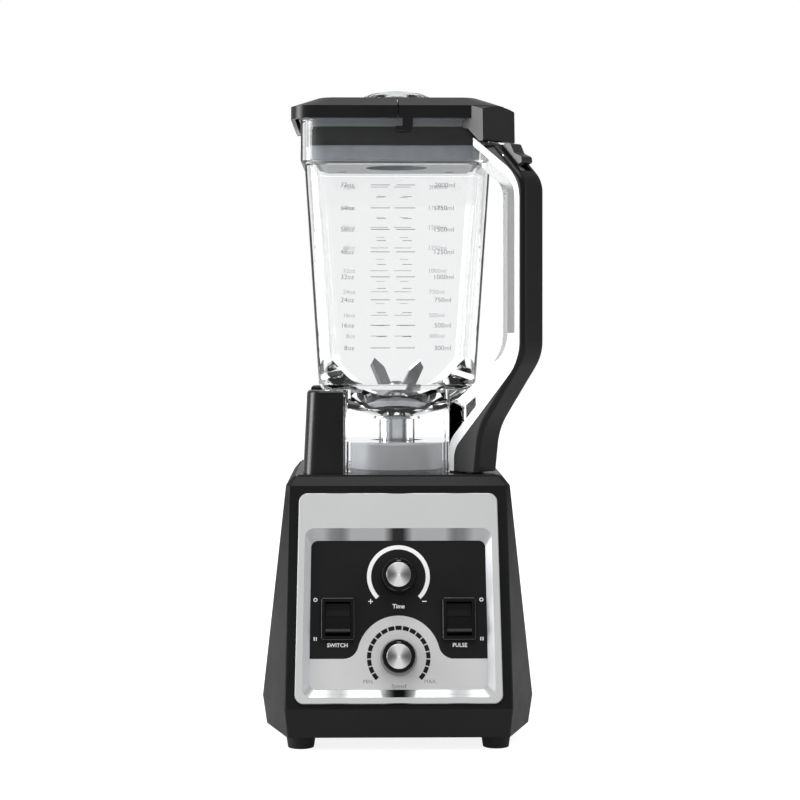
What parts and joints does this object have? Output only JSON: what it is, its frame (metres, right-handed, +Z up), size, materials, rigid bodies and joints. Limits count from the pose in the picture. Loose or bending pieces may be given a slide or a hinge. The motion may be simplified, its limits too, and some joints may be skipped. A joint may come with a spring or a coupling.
{
  "type": "countertop blender",
  "caption": "Countertop blender: tapered motor base with dials and rockers on a slanted panel, clear square jug with a corner grip, blade set, split lid and filler cap.",
  "frame": {"origin": "on the worktop, on the motor's axis, at the middle of the footprint", "axes": "+Z up along the motor's axis, -Y out of the control panel, +X to the panel's right"},
  "size_m": [0.2069, 0.2581, 0.4884],
  "materials": {
    "housing_black": "fine satin moulding",
    "tray_black": "matte moulding",
    "deck_black": "satin gloss",
    "rubber_black": "matte rubber",
    "steel_screw": "plated screw",
    "bezel_silver": "silver painted plastic with polished bevels",
    "label_black": "satin printed label",
    "label_silver": "satin silver label",
    "switch_black": "satin gloss",
    "knob_black": "satin",
    "knob_metal": "spun aluminium",
    "board_green": "solder mask",
    "pot_grey": "stamped can",
    "switch_body": "moulded",
    "motor_steel": "stacked sheet",
    "copper": "enamelled winding",
    "bearing_steel": "ground steel",
    "bracket_alu": "die cast",
    "fan_plastic": "moulded",
    "jug_clear": "clear copolyester, polished",
    "grip_black": "soft satin",
    "trim_silver": "silver strip",
    "lever_black": "satin",
    "blade_steel": "ground stainless",
    "seal_grey": "silicone",
    "lid_black": "satin",
    "pedestal_grey": "satin grey",
    "plug_grey": "satin grey",
    "cap_clear": "clear moulding"
  },
  "bodies": {
    "base": {"base_housing": "housing_black", "bottom_tray": "tray_black", "rubber_feet": "rubber_black", "tray_screws": "steel_screw", "cord_gland": "rubber_black", "rear_vent_grille": "housing_black", "jug_deck": "deck_black", "drive_pedestal": "pedestal_grey", "panel_bezel": "bezel_silver", "label_black": "label_black", "label_silver": "label_silver", "switch_frames": "switch_black", "switch_bodies": "switch_body", "control_board": "board_green", "time_potentiometer": "pot_grey", "speed_potentiometer": "pot_grey", "motor_top_bracket": "bracket_alu", "motor_bottom_bracket": "bracket_alu", "bottom_bearing": "bearing_steel", "top_bearing": "bearing_steel", "motor_stator": "motor_steel", "field_coils": "copper", "motor_dampers": "rubber_black", "brush_holders": "switch_body", "fan_shroud": "fan_plastic"},
    "rotor": {"motor_shaft": "bearing_steel", "rotor_core": "motor_steel", "commutator": "copper", "cooling_fan": "fan_plastic", "drive_socket": "bearing_steel"},
    "time_dial": {"time_knob": "knob_black", "time_knob_cap": "knob_metal"},
    "speed_dial": {"speed_knob": "knob_black", "speed_knob_cap": "knob_metal"},
    "power_switch": {"switch_rocker": "switch_black"},
    "pulse_switch": {"pulse_rocker": "switch_black"},
    "jug": {"jug_body": "jug_clear", "handle_core": "jug_clear", "handle_trim": "trim_silver", "handle_grip": "grip_black", "lever_pin": "steel_screw", "blade_bearing_housing": "blade_steel", "blade_bearings": "bearing_steel", "shaft_seal": "rubber_black", "jug_floor_seal": "seal_grey", "hub_nut": "blade_steel"},
    "lever": {"thumb_lever": "lever_black"},
    "blade": {"blade_set": "blade_steel", "blade_shaft": "bearing_steel", "blade_nut": "blade_steel", "drive_spline": "blade_steel"},
    "lid": {"lid_frame_left": "lid_black", "lid_frame_right": "lid_black", "lid_plug": "plug_grey", "lid_gasket": "rubber_black", "lid_seal": "seal_grey", "lid_screws": "steel_screw"},
    "cap": {"filler_cap": "cap_clear"}
  },
  "joints": [
    {"name": "jug_lift", "type": "slide", "parent": "base", "child": "jug", "axis": [0, 0, 1], "range_m": [0, 0.1]},
    {"name": "lid_lift", "type": "slide", "parent": "jug", "child": "lid", "axis": [0, 0, 1], "range_m": [0, 0.08]},
    {"name": "cap_lift", "type": "slide", "parent": "lid", "child": "cap", "axis": [0, 0, 1], "range_m": [0, 0.06]},
    {"name": "motor_spin", "type": "hinge", "parent": "base", "child": "rotor", "pos_m": [0, 0, 0.13], "axis": [0, 0, 1], "continuous": true},
    {"name": "blade_spin", "type": "hinge", "parent": "jug", "child": "blade", "pos_m": [0, 0, 0.23], "axis": [0, 0, 1], "continuous": true},
    {"name": "time_dial_turn", "type": "hinge", "parent": "base", "child": "time_dial", "pos_m": [0, -0.10047, 0.12335], "axis": [0, -0.969, 0.2469], "range_deg": [-135, 135]},
    {"name": "speed_dial_turn", "type": "hinge", "parent": "base", "child": "speed_dial", "pos_m": [0, -0.11494, 0.06656], "axis": [0, -0.969, 0.2469], "range_deg": [-135, 135]},
    {"name": "power_switch_tilt", "type": "hinge", "parent": "base", "child": "power_switch", "pos_m": [-0.0441, -0.10226, 0.09202], "axis": [1, 0, 0], "range_deg": [0, 14]},
    {"name": "pulse_switch_tilt", "type": "hinge", "parent": "base", "child": "pulse_switch", "pos_m": [0.0441, -0.10226, 0.09202], "axis": [1, 0, 0], "range_deg": [0, 14], "stiffness_Nm_per_rad": 0.08, "springref_deg": -5.73},
    {"name": "lever_tilt", "type": "hinge", "parent": "jug", "child": "lever", "pos_m": [0.0845, -0.0845, 0.4312], "axis": [-0.7071, -0.7071, 0], "range_deg": [-8, 0], "stiffness_Nm_per_rad": 0.04, "springref_deg": 8.59}
  ],
  "couplings": [
    {"joint": "blade_spin", "follows": "motor_spin", "ratio": 1}
  ]
}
_ _ _ _ _ _ _
• [Exercise prompt]
Work out how many lines above contain the word "materials". Give only the number.

• [Right answer]
2